- Problem: Return the exact lines spanning from the line with "bpy.data.objects.remove(obj)" through the last line of the entries, boundaries included, and no others.

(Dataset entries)
:::

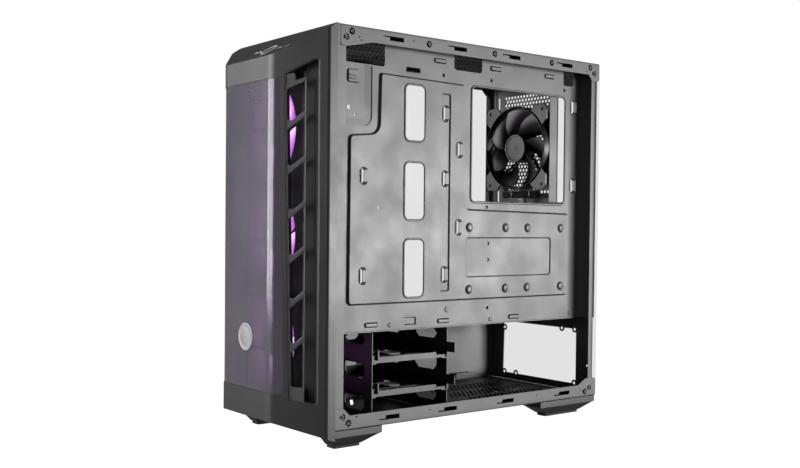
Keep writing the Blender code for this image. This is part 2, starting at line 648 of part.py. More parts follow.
def cheek_window(inset):
    corners = [(cheek_edge(WINDOW_LOW) + inset, WINDOW_LOW + inset),
               (WINDOW_REAR - inset, WINDOW_LOW - 0.0055 + inset),
               (WINDOW_REAR - inset, WINDOW_HIGH + 0.0160 - inset),
               (cheek_edge(WINDOW_HIGH) + inset, WINDOW_HIGH - inset)]
    return rounded(corners, 0.004 - min(inset, 0.002))


def on_cheek(side, low, high, outline, holes=()):
    place = cheek_frame(side)
    return prism([outline, *holes], lambda p: place @ Vector((p.x, p.y, low)),
                 lambda p: place @ Vector((p.x, p.y, high)))


def slope_frame(x, y=CONTROL_Y):
    """Places pieces on the sloping top: local Y up the slope, Z out of it."""
    return Matrix.Translation((x, y, top_z(y))) @ Matrix.Rotation(math.atan(TOP_SLOPE), 4, "X")


def on_slope(x, low, high, outline, holes=()):
    place = slope_frame(x)
    return prism([outline, *holes], lambda p: place @ Vector((p.x, p.y, low)),
                 lambda p: place @ Vector((p.x, p.y, high)))


def front_bezel():
    shell = bezel_shape(0)
    cutters = [bezel_shape(BEZEL_WALL), panel_window(GAP, NOSE_Y - 0.01, NOSE_Y + 0.020)]
    cutters += [on_cheek(side, -0.02, 0.02, cheek_window(0)) for side in (-1, 1)]
    depth = (-0.008, 0.002)
    cutters.append(on_slope(POWER_X, *depth, circle(0, 0, 0.0110, 24)))
    cutters.append(on_slope(RESET_X, *depth, circle(0, 0, 0.0037, 12)))
    cutters += [on_slope(x, *depth, circle(0, 0, 0.0036, 12)) for x in JACK_X]
    cutters += [on_slope(x, *depth, centred(0, 0, 0.0140, 0.0066, 0.0006, 1)) for x in USB_X]
    finished(cut(shell, cutters), "front_bezel", "black_plastic")


def smoked_front_panel():
    thickness = 0.0018
    wide = PANEL_HALF[0] + 0.004
    outer = [p for p in bezel_outline(PANEL_RECESS) if abs(p.x) < wide]
    inner = [p for p in bezel_outline(PANEL_RECESS + thickness) if abs(p.x) < wide]
    ends = Vector(((CHEEK_HALF - NOSE_HALF), CHEEK_Y - NOSE_Y)).normalized() * 0.020
    outline = [outer[0] + Vector((-ends.x, ends.y)), *outer, outer[-1] + ends,
               inner[-1] + ends, *reversed(inner), inner[0] + Vector((-ends.x, ends.y))]
    sheet = slab("Z", PANEL_Z[0] - 0.005, PANEL_Z[1] + 0.005, outline)
    window = panel_window(0, NOSE_Y - 0.01, NOSE_Y + 0.030)
    finished(combine(sheet, [window], "INTERSECT"), "smoked_front_panel", "smoked_acrylic")


def front_badge():
    """A plain round disc on the smoked panel."""
    disc = slab("Y", NOSE_Y, NOSE_Y + PANEL_RECESS - GAP, circle(0, BADGE_Z, BADGE_RADIUS, 32))
    finished(disc, "front_badge", "silver")


def side_vent(side, name):
    """A louvre insert: a deep rim with a panel of seven slanted windows along its front edge."""
    rim = on_cheek(side, -0.0120, -0.0004, cheek_window(GAP), [cheek_window(0.0018)])
    pitch, height, rise, bar = 0.0478, 0.0405, 0.0110, 0.0032
    cells = []
    for step in range(7):
        low = 0.0655 + step * pitch
        front = cheek_edge(low) + bar
        rear = LOUVRE_REAR - bar
        corners = [(front, low), (rear, low + rise), (rear, low + rise + height), (front, low + height)]
        cells.append(rounded(corners, 0.0035, 1))
    low, high = WINDOW_LOW - 0.0030, WINDOW_HIGH + 0.0105
    corners = [(cheek_edge(low) + 0.0010, low), (LOUVRE_REAR, low), (LOUVRE_REAR, high),
               (cheek_edge(high) + 0.0010, WINDOW_HIGH - 0.0010)]
    floor = on_cheek(side, -0.0095, -0.0070, [Vector(corner) for corner in corners], cells)
    finished(combine(rim, [floor]), name, "black_plastic")


def front_filter():
    """The dust screen behind the smoked panel."""
    cells = grid((-0.042, 0.042), (0.052, 0.412), 2, 6, 0.004)
    screen = slab("Y", NOSE_Y + BEZEL_WALL + GAP, NOSE_Y + BEZEL_WALL + GAP + 0.002,
                  rectangle(-0.046, 0.046, 0.046, 0.418, 0.003), cells)
    finished(screen, "front_dust_filter", "black_plastic")


# --- Front controls ------------------------------------------------------------------------------

def controls():
    board_top = -BOARD_DEPTH
    board = on_slope(0, board_top - 0.0016, board_top, rectangle(-0.040, 0.068, -0.0095, 0.0105, 0.001))
    switches = [on_slope(x, board_top - 0.0005, -0.0085, centred(0, 0, 0.006, 0.006))
                for x in (POWER_X, RESET_X)]
    finished(combine(board, switches), "front_port_board", "circuit_board")
    ring = on_slope(POWER_X, -0.0045, 0.0004, circle(0, 0, 0.0107, 24), [circle(0, 0, 0.0091, 24)])
    finished(ring, "power_light_ring", "light_ring")
    button("power_button", POWER_X, 0.0087, 20)
    button("reset_button", RESET_X, 0.0032, 12)
    port_floor = board_top + GAP
    for number, x in enumerate(JACK_X, 1):
        jack = on_slope(x, port_floor, -0.0002, circle(0, 0, 0.0033, 12), [circle(0, 0, 0.00178, 12)])
        plug_end = on_slope(x, port_floor + LAP, port_floor + 0.001, circle(0, 0, 0.0030, 12))
        finished(combine(jack, [plug_end]), f"audio_jack_{number}", "nickel")
    for number, x in enumerate(USB_X, 1):
        shell = on_slope(x, port_floor, -0.0002, centred(0, 0, 0.0134, 0.0060))
        pocket = on_slope(x, port_floor + 0.001, 0.001, centred(0, 0, 0.0124, 0.0050))
        tongue = on_slope(x, port_floor + 0.0005, -0.0020, centred(0, 0.0010, 0.0110, 0.0018))
        finished(combine(cut(shell, [pocket]), [tongue]), f"usb_port_{number}", "nickel")


def button(name, x, radius, steps):
    guide = empty(name + "_travel", slope_frame(x).translation, (math.atan(TOP_SLOPE), 0, 0))
    cap = on_slope(x, -0.0060, BUTTON_PROUD, circle(0, 0, radius, steps))
    keep_place_under(finished(cap, name, "black_plastic"), guide)


# --- Rear hardware -------------------------------------------------------------------------------

def slot_covers():
    inner = REAR_Y - SHEET - GAP
    for number, z in enumerate(slot_heights(), 1):
        cover = block((-0.052, 0.0625), (inner - SHEET, inner), (z - 0.0090, z + 0.0090))
        tab = block((-0.052, -0.051), (inner - SHEET / 2, 0.2435), (z - 0.0058, z + 0.0058))
        finished(combine(cover, [tab]), f"slot_cover_{number}", "grey_steel")


def slot_bracket():
    low = slot_heights()[-1] - 0.011
    high = slot_heights()[0] + 0.011
    foot = block((-0.0745, -0.0545), (REAR_Y + GAP, REAR_Y + GAP + SHEET), (low, high))
    guard = block((-0.0555, -0.0545), (REAR_Y + GAP, 0.248), (low, high))
    finished(combine(foot, [guard]), "slot_bracket", "grey_steel")
    middle = (low + high) / 2
    head = slab("X", -0.0665, -0.0558, circle(0.2405, middle, 0.0052, 16))
    finished(head, "bracket_thumbscrew", "black_steel")


# --- Feet and filters ----------------------------------------------------------------------------

def foot(name, side, y_top, y_bottom):
    """A moulded foot: a straight band under the floor, tapering to the rubber pad."""
    x_top = sorted((side * 0.0705, side * 0.1042))
    x_bottom = sorted((side * 0.0745, side * 0.0930))
    corners = [rectangle(*x_top, *y_top), rectangle(*x_top, *y_top), rectangle(*x_bottom, *y_bottom)]
    heights = (FOOT_TOP, 0.0150, PAD_HEIGHT + GAP)
    solid = bmesh.new()
    rings = [[solid.verts.new((p.x, p.y, z)) for p in loop] for loop, z in zip(corners, heights)]
    for upper, lower in zip(rings, rings[1:]):
        for i in range(4):
            j = (i + 1) % 4
            solid.faces.new((upper[i], upper[j], lower[j], lower[i]))
    solid.faces.new(rings[0])
    solid.faces.new(rings[-1])
    bmesh.ops.recalc_face_normals(solid, faces=solid.faces)
    finished(new_object(name, solid), name, "black_plastic")
    pad = block((x_bottom[0] + 0.001, x_bottom[1] - 0.001), (y_bottom[0] + 0.001, y_bottom[1] - 0.001),
                (0.0, PAD_HEIGHT), 0.003)
    finished(pad, name.replace("foot", "foot_pad"), "rubber")


def feet():
    for side, hand in ((-1, "left"), (1, "right")):
        foot(f"foot_front_{hand}", side, (FRONT_Y + GAP, -0.1290), (-0.1880, -0.1500))
        foot(f"foot_rear_{hand}", side, (0.1250, REAR_Y - GAP), (0.1460, 0.2110))


def filters():
    top_cells = grid((-0.063, 0.063), (-0.172, 0.192), 2, 5, 0.006)
    top = slab("Z", TOP_Z + GAP, TOP_Z + GAP + 0.0012, rectangle(-0.069, 0.069, -0.178, 0.198, 0.006),
               top_cells)
    finished(top, "top_dust_filter", "black_plastic")
    guide = empty("psu_dust_filter_slide", (0, 0.222, 0.0195))
    cells = grid((-0.056, 0.056), (0.068, 0.213), 3, 3, 0.004)
    frame = slab("Z", 0.0181, 0.0209,
                 rectangle(-FILTER_HALF, FILTER_HALF, 0.062, 0.2200, 0.003, 1), cells)
    grip = block((-0.022, 0.022), (0.2190, 0.2275), (0.0165, 0.0209), 0.002)
    keep_place_under(finished(combine(frame, [grip]), "psu_dust_filter", "black_plastic"), guide)


def build():
    for thing in list(bpy.data.objects):
        bpy.data.objects.remove(thing)
    top_panel()
    bottom_panel()
    front_frame()
    rear_wall()
    motherboard_tray()
    psu_shroud()
    drive_cage()
    drive_tray("drive_tray_lower", CAGE_LEVELS[0])
    drive_tray("drive_tray_upper", CAGE_LEVELS[1])
    fans()
    front_bezel()
    smoked_front_panel()
    front_badge()
    side_vent(-1, "side_vent_left")
    side_vent(1, "side_vent_right")
    front_filter()
    controls()
    slot_covers()
    slot_bracket()
    feet()
    filters()


build()
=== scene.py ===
"""Looks of the desktop computer tower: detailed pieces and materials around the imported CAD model.

Metres, in the CAD model's frame: +Z up, the bezel faces -Y, the cable side of the tray faces +X.
"""
import json
import math

import bmesh
import bpy
from mathutils import Matrix, Vector
from mathutils.geometry import delaunay_2d_cdt


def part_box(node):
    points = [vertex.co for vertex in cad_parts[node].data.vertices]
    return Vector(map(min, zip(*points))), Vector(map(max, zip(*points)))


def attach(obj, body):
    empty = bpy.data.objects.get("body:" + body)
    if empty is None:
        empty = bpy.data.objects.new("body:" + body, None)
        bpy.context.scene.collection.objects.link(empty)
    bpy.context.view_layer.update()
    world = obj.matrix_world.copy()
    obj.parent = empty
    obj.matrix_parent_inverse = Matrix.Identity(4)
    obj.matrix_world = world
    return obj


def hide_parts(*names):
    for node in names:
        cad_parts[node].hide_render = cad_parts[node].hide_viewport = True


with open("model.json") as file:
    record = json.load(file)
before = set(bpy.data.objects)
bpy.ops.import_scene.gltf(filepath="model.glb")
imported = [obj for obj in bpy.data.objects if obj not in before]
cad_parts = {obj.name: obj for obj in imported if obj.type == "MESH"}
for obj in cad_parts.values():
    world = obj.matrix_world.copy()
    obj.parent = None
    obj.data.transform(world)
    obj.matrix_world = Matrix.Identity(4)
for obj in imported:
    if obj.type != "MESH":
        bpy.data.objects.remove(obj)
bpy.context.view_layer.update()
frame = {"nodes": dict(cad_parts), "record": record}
NODES = frame["nodes"]
MOUNTS = {mount["name"]: Vector(mount["pos_m"]) for mount in frame["record"]["mounts"]}

# --- Sizes read from the frame, and the few that it doesn't hold ----------------------------------
SHEET = 0.001                 # steel sheet thickness
GAP = 0.0003                  # clearance between pieces that touch
STANDOFF_LENGTH = 0.0065
DETAIL_STEPS = 48             # sides of a small part that has to look round
FRONT_FANS = ("lower", "middle", "upper")
FAN_DEPTH = 0.025
FAN_HALF = 0.060
FAN_SCREW = 0.0525            # half the spacing of a 120 mm fan's screws
FAN_BORE = 0.0575
HUB = 0.0205
BLADES = 7
TOP_LOW, TOP_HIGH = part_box("top_panel")
FLOOR_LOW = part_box("bottom_panel")[0]
TRAY_LOW, TRAY_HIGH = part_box("motherboard_tray")
WALL_LOW, WALL_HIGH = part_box("rear_wall")
BEZEL_LOW, BEZEL_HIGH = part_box("front_bezel")
HALF_WIDTH = MOUNTS["cable_side_panel_seat"].x
FRONT_Y, REAR_Y = TOP_LOW.y, TOP_HIGH.y
TOP_Z = TOP_HIGH.z
FLOOR_Z = WALL_LOW.z - SHEET - GAP
TRAY_X = MOUNTS["motherboard_seat"].x + STANDOFF_LENGTH + SHEET

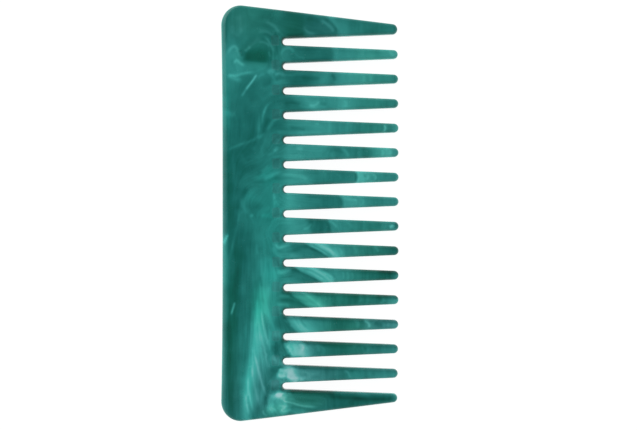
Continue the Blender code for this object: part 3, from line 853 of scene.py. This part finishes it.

:::

- Answer to this exercise:
        bpy.data.objects.remove(obj)
bpy.context.view_layer.update()
frame = {"nodes": dict(cad_parts), "record": record}
NODES = frame["nodes"]
MOUNTS = {mount["name"]: Vector(mount["pos_m"]) for mount in frame["record"]["mounts"]}

# --- Sizes read from the frame, and the few that it doesn't hold ----------------------------------
SHEET = 0.001                 # steel sheet thickness
GAP = 0.0003                  # clearance between pieces that touch
STANDOFF_LENGTH = 0.0065
DETAIL_STEPS = 48             # sides of a small part that has to look round
FRONT_FANS = ("lower", "middle", "upper")
FAN_DEPTH = 0.025
FAN_HALF = 0.060
FAN_SCREW = 0.0525            # half the spacing of a 120 mm fan's screws
FAN_BORE = 0.0575
HUB = 0.0205
BLADES = 7
TOP_LOW, TOP_HIGH = part_box("top_panel")
FLOOR_LOW = part_box("bottom_panel")[0]
TRAY_LOW, TRAY_HIGH = part_box("motherboard_tray")
WALL_LOW, WALL_HIGH = part_box("rear_wall")
BEZEL_LOW, BEZEL_HIGH = part_box("front_bezel")
HALF_WIDTH = MOUNTS["cable_side_panel_seat"].x
FRONT_Y, REAR_Y = TOP_LOW.y, TOP_HIGH.y
TOP_Z = TOP_HIGH.z
FLOOR_Z = WALL_LOW.z - SHEET - GAP
TRAY_X = MOUNTS["motherboard_seat"].x + STANDOFF_LENGTH + SHEET

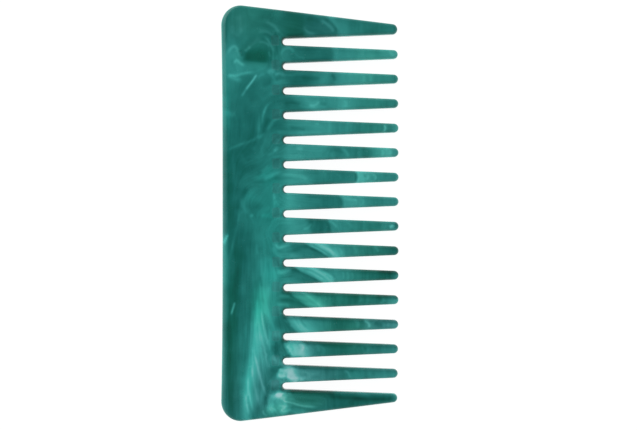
Continue the Blender code for this object: part 3, from line 853 of scene.py. This part finishes it.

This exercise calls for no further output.